Your instructions | Quote exactly the lines from the start of the entries to the one with "blows and marks.", both ends included.

Recorded information |
'''
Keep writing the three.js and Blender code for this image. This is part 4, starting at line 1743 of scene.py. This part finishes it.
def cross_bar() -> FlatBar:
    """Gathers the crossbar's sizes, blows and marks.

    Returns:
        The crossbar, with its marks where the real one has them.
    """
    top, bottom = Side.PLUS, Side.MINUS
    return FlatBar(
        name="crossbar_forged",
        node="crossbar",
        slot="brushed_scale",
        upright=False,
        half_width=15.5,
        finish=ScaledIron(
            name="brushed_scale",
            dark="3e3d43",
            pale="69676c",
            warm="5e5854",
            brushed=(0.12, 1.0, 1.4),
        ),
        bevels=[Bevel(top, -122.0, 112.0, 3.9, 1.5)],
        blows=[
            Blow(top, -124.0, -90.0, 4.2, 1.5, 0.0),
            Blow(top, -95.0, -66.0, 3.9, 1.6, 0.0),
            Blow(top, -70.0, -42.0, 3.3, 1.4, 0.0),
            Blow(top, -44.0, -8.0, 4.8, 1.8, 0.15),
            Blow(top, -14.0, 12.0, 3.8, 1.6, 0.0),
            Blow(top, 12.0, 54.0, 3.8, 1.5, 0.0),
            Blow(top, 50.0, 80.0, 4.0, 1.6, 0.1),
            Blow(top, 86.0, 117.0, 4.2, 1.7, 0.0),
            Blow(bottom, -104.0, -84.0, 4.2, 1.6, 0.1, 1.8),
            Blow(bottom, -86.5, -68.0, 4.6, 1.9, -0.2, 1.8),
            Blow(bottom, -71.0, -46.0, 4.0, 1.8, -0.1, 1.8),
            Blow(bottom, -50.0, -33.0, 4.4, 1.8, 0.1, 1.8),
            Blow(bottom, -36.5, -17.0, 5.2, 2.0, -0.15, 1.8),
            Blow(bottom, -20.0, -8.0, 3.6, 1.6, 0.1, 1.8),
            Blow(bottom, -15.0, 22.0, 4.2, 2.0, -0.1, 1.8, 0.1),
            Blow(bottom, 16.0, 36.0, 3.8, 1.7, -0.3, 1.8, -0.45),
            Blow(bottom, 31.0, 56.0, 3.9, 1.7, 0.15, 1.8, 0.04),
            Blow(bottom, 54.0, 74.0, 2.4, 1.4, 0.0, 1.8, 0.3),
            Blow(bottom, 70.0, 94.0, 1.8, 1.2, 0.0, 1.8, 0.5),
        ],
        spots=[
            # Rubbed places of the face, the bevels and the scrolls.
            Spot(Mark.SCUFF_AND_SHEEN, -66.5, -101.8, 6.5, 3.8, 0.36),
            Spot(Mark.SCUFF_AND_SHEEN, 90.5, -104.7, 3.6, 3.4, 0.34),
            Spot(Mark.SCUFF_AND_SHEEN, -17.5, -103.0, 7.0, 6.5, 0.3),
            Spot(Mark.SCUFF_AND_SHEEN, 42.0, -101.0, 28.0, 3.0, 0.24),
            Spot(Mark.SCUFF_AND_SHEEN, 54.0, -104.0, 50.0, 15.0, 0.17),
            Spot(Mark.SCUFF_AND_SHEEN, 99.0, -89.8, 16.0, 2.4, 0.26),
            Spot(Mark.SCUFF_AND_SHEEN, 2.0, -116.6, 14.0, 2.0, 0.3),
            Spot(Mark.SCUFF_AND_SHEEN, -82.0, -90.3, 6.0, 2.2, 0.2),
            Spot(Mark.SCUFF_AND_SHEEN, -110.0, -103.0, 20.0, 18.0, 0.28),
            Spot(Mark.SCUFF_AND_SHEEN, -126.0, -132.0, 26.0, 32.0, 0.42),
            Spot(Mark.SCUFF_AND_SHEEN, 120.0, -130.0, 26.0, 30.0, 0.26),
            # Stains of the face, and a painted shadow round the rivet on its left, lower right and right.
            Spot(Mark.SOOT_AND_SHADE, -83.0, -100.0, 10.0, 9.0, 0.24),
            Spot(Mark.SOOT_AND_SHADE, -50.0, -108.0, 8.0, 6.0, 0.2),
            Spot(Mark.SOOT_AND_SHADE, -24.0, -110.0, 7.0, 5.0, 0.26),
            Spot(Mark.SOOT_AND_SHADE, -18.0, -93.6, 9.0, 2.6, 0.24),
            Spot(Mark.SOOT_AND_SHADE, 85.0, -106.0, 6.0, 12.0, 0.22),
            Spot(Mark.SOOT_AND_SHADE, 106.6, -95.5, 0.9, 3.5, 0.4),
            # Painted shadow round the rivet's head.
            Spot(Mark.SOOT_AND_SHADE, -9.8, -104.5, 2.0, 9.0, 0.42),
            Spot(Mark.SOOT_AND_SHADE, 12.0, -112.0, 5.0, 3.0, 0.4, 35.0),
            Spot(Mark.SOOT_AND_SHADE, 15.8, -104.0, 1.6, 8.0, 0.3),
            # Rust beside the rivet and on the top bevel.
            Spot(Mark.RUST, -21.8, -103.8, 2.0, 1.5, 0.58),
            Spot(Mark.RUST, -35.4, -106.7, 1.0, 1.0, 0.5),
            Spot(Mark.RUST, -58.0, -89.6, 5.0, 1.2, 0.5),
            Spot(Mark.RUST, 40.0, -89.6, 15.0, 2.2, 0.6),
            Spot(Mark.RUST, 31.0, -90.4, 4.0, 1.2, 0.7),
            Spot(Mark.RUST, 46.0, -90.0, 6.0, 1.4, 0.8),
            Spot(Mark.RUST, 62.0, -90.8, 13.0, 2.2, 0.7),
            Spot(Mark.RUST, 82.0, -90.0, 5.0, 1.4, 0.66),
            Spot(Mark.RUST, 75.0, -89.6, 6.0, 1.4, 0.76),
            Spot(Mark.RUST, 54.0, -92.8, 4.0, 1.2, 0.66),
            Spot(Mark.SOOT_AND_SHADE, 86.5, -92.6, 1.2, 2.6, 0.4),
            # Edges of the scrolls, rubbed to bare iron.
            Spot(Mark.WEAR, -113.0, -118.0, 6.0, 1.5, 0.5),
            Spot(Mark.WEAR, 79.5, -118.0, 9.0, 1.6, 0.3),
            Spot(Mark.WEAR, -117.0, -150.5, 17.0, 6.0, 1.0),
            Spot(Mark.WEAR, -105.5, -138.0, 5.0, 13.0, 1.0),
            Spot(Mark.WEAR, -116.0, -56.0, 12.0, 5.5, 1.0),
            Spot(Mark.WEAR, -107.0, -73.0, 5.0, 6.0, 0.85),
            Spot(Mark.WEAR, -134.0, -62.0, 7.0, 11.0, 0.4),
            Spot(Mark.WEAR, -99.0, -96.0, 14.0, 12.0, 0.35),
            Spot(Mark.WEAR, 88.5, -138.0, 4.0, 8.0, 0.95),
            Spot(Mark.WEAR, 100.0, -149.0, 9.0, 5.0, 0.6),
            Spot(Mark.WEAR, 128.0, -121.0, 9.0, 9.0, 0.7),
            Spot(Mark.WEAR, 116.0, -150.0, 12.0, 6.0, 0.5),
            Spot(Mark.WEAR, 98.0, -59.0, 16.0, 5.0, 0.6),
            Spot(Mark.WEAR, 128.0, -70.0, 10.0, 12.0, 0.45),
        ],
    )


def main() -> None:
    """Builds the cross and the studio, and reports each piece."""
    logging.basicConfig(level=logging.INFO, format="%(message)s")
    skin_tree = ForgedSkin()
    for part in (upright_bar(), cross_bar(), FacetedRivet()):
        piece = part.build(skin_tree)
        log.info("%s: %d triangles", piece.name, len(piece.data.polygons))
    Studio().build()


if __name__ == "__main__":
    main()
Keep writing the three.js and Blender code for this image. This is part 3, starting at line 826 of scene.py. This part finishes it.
'''
Task response |
Keep writing the three.js and Blender code for this image. This is part 4, starting at line 1743 of scene.py. This part finishes it.
def cross_bar() -> FlatBar:
    """Gathers the crossbar's sizes, blows and marks.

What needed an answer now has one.